For emphasis, the ACLU and CNDH also provided the commission with the 76 page white paper they drafted documenting the situation: Humanitarian Crisis: Migrant Deaths at the U.S.-Mexico Border. The release of this report marked the 15th anniversary of the border enforcement policy, Operation Gatekeeper. This policy not only provided a higher concentration of border agents, but added walls and fencing along populated areas, forcing migrants into hostile environments and creating natural barriers that increased the incidence of injury and death. Since the program’s inception, an average of one migrant per day has died.

“More than 5,000 people have died crossing our border, and an estimated seven to eleven percent of them are children,” said Kevin Keenan, Executive Director of the ACLU of San Diego & Imperial Counties. “Equally alarming are the hundreds of family members who are left in inconsolable limbo, never knowing the fate of their loved one.”

According to their report, family members have no alternative recourse, and are often faced with complex or contradictory methods and red-tape when merely trying to locate a loved one who may be missing or even dead. State obligations to these families with regards to migrant deaths at the border has never been addressed. There is no uniform standard or centralized data base for locating the migrants or identifying their remains. One-quarter of those who perish in transit are never identified, leaving their families behind in a permanent state of anguish.

Ten years ago, the San Diego ACLU submitted a petition to the IACHR alleging that U.S. border enforcement-deterrence strategies under Operation Gatekeeper violated the right to life under Article 1 of the American Declaration of the Rights and Duties of Man. The Commission initially expressed concern over the findings, even agreeing to monitor the situation, but eventually dismissed the petition and things have only gotten worse.
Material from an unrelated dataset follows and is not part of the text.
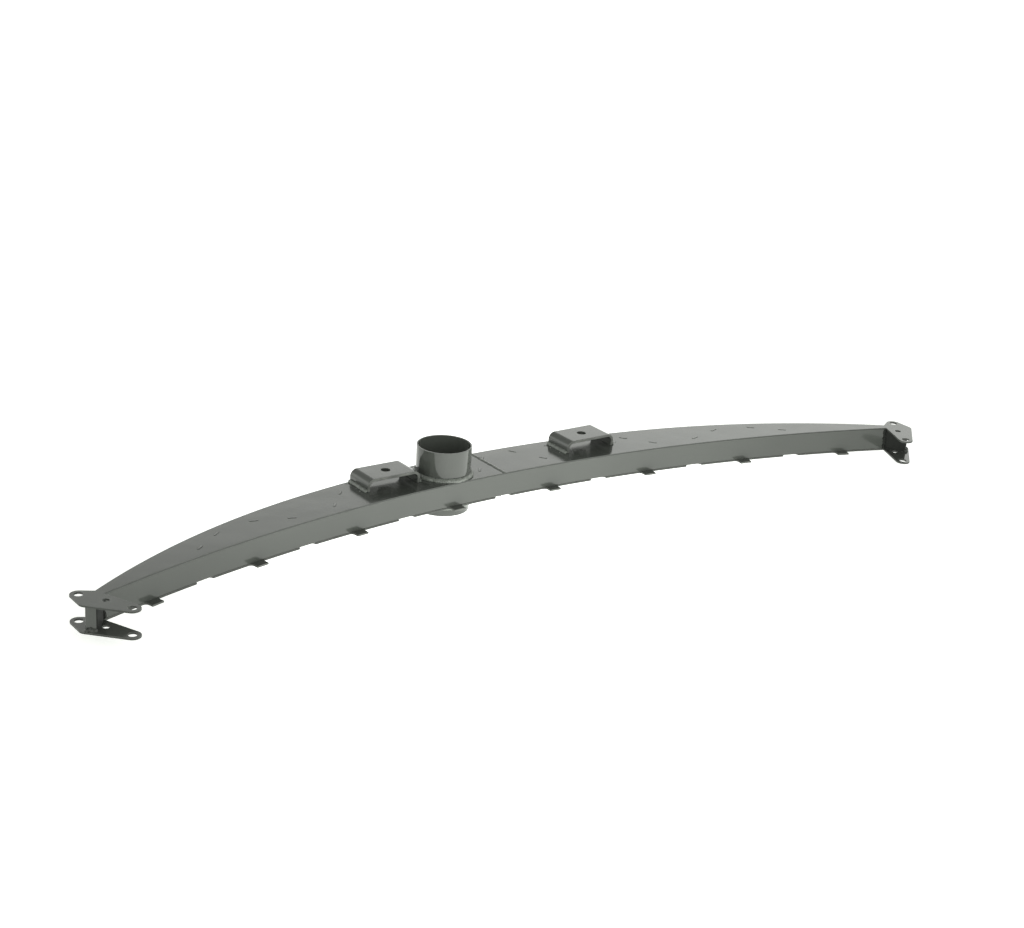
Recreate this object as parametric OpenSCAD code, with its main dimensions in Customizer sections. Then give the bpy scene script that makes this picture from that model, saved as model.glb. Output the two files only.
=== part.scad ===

“Since the Commission consented to monitor the border situation, we respectfully ask that they now act on their concerns,” said Jose Luis Soberanes, president of CNDH. “When they initially expressed unease, only 300 migrants had died. Today, nearly twenty times that number have died—many of their deaths directly attributable to U.S. border enforcement policies.”

The local ACLU hopes that since the United States and Mexico are bound by the American Declaration of the Rights and Duties of Man, they will soon begin to adopt policies or negotiate bilateral agreements to deal with the crisis. Their recent white paper on the situation only highlights the fact that to date, the two countries have seemingly abandoned their obligations under international law to respect and ensure the rights of migrant populations.